Kemudian membangun terusan untuk memperlancar arus pengiriman barang dari
pedalaman ke pelabuhan. Dengan demikian kehidupan ekonomi kerajaan Banten terus
berkembang baik yang berada di pesisir maupun di pedalaman.
D. Kehidupan
Sosial Budaya
Kehidupan
masyarakat Banten yang berkecimpung dalam dunia pelayaran, perdagangan dan
pertanian mengakibatkan masyarakat Banten berjiwa bebas, bersifat terbuka
karena bergaul dengan pedagang-pedagang lain dari berbagai bangsa.
Di
samping perkampungan seperti tersebut di atas, ada perkampungan yang dibentuk
berdasarkan pekerjaan seperti Kampung Pande (para pandai besi), Kampung
Panjunan (pembuat pecah belah) dan kampung Kauman (para ulama).
Dalam
bidang kebudayaan : Di kerajaan Banten pernah tinggal seorang Syeikh yang
bernama Syeikh Yusuf Makassar (1627-1699), ia sahabat dari Sultan Agung
Tirtayasa, juga Kadhi di Kerajaan Banten yang menulis 23 buku. Selain itu di
Banten pada akhir masa kesultanan lahir seorang ulama besar yaitu Muhammad Nawawi
Al-bantani pernah menjadi Imam besar di Masjidil Haram.
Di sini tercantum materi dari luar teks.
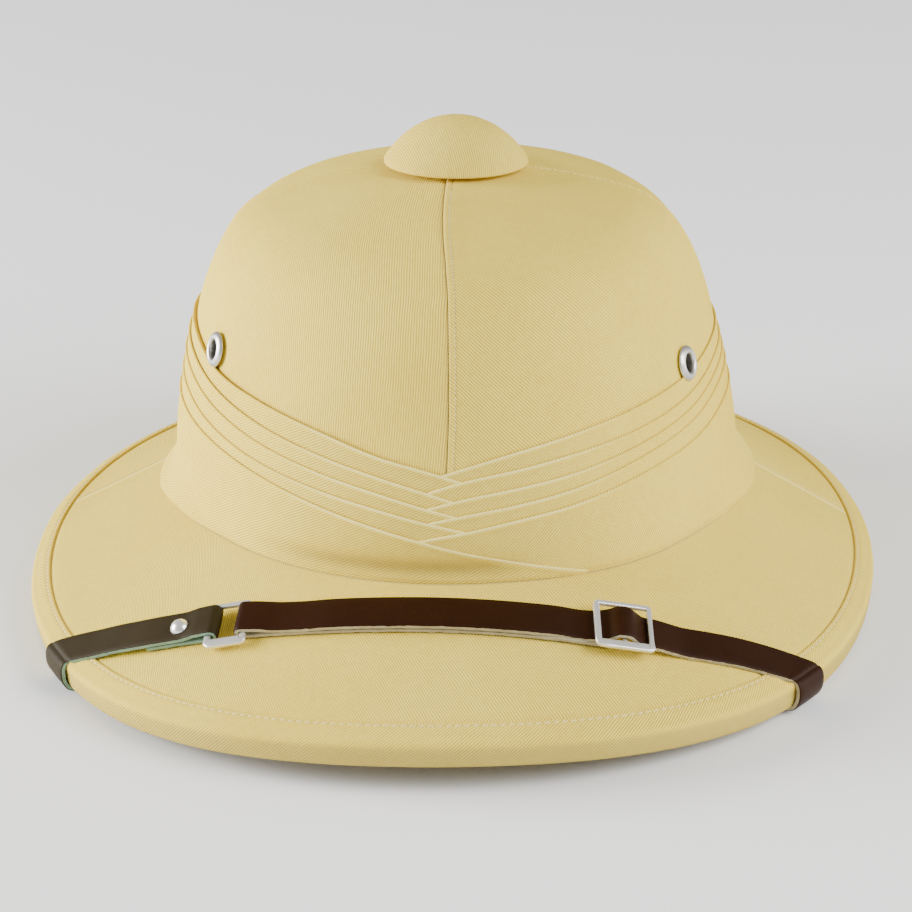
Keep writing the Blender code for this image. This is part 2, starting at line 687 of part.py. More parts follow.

Ia wafat dan dimakamkan
di Makkah, sedikitnya ia telah menulis 99 kitab dalam bidang Tafsir, Hadits,
Sejarah, Hukum, tauhid dan lain-lain. Melihat kajiannya yang beragam
menunjukkan ia seorang yang luas wawasannya.
Salah
satu contoh wujud akulturasi tampak pada bangunan Masjid Agung Banten, yang
memperlihatkan wujud akulturasi antara kebudayaan Indonesia, Hindu, Islam di
Eropa.
Arsitek Masjid Agung
Banten tersebut adalah Jan Lucas Cardeel, seorang pelarian Belanda yang
beragama Islam. Kepandaiannya dalam bidang bangunan dimanfaatkan oleh Sultan
Ageng Tirtayasa untuk mendirikan bangunan-bangunan gaya Belanda (Eropa) seperti
benteng kota Inten, pesanggrahan Tirtayasa dan bangunan Madrasah.